• _Exercise brief_
Which lines run from the first one up to and including the one with "const rings = [];"? Print exactly those.

• _Dataset content_
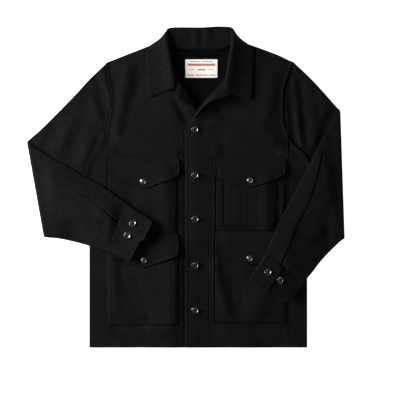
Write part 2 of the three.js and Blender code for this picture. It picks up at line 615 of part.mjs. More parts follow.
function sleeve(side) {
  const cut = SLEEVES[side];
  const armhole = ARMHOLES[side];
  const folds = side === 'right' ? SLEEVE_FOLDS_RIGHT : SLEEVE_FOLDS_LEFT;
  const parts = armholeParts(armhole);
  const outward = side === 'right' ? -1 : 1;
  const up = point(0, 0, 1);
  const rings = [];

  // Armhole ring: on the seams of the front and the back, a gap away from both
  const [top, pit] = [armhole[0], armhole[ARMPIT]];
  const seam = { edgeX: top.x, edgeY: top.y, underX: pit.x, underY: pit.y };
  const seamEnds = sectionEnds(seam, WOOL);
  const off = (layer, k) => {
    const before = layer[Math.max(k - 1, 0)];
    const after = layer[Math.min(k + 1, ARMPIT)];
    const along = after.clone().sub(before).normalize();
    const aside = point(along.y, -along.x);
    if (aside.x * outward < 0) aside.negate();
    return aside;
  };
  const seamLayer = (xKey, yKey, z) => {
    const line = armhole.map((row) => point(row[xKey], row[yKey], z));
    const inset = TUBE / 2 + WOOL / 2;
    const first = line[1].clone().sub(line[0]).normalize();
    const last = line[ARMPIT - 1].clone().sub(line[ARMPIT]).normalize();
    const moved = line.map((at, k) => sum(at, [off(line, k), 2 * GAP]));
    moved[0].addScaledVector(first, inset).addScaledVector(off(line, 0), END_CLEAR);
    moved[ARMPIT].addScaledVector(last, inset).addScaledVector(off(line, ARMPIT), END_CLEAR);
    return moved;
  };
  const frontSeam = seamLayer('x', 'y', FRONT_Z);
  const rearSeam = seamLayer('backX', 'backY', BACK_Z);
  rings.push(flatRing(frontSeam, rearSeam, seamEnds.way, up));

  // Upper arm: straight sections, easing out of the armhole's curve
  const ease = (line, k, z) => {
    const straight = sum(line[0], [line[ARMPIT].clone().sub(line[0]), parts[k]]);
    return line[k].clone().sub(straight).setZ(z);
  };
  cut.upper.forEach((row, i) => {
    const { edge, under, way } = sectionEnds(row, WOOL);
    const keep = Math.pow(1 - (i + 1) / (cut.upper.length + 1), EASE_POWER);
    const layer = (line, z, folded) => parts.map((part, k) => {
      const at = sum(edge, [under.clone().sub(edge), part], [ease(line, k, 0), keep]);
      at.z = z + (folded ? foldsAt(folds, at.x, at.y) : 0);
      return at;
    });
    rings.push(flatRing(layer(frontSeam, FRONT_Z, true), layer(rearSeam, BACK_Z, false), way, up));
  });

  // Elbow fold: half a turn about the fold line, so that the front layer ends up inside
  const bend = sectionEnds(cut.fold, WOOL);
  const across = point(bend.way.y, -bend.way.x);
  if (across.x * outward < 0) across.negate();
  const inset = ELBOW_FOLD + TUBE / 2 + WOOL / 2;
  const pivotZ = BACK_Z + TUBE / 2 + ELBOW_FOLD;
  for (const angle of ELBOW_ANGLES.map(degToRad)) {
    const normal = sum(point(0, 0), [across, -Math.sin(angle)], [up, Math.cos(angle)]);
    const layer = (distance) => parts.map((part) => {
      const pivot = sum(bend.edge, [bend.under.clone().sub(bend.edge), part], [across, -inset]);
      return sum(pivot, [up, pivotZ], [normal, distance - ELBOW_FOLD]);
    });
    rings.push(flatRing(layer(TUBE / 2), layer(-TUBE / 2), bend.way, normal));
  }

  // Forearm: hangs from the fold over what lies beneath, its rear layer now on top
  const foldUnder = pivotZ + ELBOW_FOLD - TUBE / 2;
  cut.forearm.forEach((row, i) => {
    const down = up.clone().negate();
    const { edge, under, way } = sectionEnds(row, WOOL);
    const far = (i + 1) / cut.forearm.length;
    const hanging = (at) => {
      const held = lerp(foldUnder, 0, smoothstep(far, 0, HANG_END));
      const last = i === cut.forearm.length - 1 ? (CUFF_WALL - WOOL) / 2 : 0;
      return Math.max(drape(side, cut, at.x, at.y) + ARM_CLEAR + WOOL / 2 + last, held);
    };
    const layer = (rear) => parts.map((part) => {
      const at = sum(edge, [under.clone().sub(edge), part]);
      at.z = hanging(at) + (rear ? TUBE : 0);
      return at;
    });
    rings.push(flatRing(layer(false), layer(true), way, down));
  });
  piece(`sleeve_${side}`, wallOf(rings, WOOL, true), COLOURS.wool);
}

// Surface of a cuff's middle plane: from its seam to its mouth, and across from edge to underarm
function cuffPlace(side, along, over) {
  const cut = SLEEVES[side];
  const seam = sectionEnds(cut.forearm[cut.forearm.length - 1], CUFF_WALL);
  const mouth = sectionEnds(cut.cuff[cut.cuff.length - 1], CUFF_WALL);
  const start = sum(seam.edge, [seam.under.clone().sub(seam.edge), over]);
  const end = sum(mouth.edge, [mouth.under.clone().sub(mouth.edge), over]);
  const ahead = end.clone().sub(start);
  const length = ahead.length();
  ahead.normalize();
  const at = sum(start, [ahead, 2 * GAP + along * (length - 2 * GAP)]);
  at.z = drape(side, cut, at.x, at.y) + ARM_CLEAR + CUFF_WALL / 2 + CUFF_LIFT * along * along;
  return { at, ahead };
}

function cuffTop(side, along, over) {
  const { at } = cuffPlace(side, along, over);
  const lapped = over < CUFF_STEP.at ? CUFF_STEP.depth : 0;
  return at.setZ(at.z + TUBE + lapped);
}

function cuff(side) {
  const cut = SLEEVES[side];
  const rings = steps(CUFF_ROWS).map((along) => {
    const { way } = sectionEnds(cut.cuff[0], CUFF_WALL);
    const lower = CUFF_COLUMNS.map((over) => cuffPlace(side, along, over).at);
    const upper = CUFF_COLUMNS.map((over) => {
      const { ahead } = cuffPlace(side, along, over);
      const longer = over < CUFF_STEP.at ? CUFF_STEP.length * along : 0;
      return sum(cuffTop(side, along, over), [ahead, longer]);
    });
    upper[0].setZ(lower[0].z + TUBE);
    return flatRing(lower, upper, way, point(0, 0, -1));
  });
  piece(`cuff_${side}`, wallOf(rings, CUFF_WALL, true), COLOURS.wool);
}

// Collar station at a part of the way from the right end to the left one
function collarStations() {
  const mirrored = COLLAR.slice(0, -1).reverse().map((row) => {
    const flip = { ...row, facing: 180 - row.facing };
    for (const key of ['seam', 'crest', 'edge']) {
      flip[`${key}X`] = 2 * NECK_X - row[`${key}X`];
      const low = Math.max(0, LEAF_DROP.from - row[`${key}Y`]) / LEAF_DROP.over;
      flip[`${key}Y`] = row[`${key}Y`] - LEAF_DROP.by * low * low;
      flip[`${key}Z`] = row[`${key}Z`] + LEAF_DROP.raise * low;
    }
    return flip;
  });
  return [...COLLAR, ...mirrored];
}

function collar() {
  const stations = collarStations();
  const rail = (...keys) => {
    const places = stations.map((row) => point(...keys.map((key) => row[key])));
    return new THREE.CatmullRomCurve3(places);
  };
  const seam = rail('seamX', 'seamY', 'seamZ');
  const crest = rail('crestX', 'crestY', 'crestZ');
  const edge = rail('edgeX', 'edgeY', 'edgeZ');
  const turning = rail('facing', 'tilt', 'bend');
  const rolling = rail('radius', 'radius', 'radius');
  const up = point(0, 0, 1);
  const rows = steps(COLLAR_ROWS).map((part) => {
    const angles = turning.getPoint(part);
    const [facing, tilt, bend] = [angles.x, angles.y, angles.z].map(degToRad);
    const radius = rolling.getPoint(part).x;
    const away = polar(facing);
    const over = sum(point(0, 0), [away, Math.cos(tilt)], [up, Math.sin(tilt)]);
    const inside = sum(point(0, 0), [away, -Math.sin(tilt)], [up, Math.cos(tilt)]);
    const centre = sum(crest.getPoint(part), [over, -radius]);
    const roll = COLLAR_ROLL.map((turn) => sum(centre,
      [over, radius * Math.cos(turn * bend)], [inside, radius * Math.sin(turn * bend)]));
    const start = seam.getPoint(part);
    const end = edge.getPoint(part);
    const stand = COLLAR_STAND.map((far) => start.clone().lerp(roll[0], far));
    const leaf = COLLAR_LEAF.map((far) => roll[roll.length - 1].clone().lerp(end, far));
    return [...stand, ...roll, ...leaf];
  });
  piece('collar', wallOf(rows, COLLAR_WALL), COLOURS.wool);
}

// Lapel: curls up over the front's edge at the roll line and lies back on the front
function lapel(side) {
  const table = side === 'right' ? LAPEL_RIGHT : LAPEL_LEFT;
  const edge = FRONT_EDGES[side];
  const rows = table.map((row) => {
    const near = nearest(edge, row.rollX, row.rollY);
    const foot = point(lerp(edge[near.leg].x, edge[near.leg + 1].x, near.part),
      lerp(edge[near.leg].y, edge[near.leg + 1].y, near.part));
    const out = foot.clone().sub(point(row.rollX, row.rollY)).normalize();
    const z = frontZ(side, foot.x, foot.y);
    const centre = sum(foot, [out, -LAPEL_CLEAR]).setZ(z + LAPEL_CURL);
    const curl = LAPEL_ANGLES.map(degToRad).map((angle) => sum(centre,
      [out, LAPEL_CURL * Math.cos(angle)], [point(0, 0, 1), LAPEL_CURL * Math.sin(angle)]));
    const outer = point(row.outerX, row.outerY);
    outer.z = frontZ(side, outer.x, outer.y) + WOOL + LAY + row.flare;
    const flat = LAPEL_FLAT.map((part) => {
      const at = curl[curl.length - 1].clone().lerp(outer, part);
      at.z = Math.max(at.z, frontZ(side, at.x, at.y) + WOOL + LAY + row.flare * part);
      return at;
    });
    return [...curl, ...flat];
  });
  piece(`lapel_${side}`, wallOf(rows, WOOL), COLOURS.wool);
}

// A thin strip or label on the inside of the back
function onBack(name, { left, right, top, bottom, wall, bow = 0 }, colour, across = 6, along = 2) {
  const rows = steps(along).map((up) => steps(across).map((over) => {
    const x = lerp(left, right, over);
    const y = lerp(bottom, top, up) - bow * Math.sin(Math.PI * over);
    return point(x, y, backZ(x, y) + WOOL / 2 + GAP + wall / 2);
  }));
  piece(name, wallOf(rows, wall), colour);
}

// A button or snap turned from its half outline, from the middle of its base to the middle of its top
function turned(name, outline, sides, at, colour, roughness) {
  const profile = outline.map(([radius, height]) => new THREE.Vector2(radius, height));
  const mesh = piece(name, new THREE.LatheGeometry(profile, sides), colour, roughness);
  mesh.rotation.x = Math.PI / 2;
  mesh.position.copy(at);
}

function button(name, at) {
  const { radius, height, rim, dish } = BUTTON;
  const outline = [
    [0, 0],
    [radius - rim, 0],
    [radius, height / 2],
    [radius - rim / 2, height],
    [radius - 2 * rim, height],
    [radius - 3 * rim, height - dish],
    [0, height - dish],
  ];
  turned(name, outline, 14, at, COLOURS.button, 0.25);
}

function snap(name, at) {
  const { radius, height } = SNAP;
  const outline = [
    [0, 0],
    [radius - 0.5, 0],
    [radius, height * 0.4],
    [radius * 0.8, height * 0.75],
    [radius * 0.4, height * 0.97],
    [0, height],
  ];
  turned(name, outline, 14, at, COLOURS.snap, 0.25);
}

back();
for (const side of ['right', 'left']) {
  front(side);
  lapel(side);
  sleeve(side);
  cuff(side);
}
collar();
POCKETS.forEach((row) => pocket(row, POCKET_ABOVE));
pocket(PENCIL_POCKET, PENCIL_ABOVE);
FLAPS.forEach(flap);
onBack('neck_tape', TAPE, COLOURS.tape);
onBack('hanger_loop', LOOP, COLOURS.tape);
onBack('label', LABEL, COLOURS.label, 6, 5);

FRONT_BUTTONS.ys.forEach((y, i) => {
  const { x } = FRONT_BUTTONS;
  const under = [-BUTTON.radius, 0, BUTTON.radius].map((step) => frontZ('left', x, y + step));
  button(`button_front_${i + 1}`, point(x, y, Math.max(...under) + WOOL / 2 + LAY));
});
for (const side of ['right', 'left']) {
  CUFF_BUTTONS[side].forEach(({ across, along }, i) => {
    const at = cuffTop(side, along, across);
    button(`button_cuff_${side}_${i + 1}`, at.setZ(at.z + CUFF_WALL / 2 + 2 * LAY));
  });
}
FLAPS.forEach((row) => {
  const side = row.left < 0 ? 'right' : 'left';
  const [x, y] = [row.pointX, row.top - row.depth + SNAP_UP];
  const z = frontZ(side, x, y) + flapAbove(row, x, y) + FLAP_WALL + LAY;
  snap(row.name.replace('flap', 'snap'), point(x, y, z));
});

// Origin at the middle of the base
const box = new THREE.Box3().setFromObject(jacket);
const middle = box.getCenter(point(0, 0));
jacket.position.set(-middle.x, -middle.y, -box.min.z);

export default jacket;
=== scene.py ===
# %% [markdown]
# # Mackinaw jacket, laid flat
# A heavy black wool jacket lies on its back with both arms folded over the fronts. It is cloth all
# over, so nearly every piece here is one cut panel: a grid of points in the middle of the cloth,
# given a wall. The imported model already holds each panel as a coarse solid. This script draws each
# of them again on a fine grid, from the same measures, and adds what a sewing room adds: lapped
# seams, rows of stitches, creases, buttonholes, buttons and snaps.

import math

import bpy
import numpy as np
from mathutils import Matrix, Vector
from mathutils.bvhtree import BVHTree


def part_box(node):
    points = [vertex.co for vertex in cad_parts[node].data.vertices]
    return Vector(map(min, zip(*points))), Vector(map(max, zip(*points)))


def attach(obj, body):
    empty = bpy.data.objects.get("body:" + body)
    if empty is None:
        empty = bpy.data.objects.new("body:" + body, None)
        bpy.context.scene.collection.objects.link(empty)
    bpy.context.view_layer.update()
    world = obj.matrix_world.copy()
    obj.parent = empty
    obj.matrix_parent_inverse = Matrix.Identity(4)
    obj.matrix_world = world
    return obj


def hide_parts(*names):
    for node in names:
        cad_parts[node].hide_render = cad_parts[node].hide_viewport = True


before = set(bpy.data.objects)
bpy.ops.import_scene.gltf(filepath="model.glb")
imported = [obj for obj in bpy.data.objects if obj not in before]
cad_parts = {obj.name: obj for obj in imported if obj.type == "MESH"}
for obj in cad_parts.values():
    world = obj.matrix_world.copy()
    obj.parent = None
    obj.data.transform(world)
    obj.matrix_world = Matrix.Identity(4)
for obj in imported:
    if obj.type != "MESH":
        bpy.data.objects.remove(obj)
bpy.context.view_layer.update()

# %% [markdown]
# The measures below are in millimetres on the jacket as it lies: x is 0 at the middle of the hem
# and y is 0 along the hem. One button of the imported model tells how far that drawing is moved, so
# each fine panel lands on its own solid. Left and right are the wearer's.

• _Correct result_
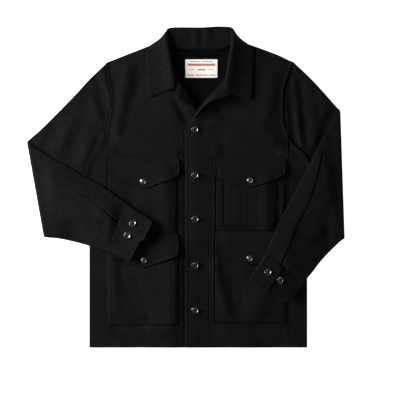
Write part 2 of the three.js and Blender code for this picture. It picks up at line 615 of part.mjs. More parts follow.
function sleeve(side) {
  const cut = SLEEVES[side];
  const armhole = ARMHOLES[side];
  const folds = side === 'right' ? SLEEVE_FOLDS_RIGHT : SLEEVE_FOLDS_LEFT;
  const parts = armholeParts(armhole);
  const outward = side === 'right' ? -1 : 1;
  const up = point(0, 0, 1);
  const rings = [];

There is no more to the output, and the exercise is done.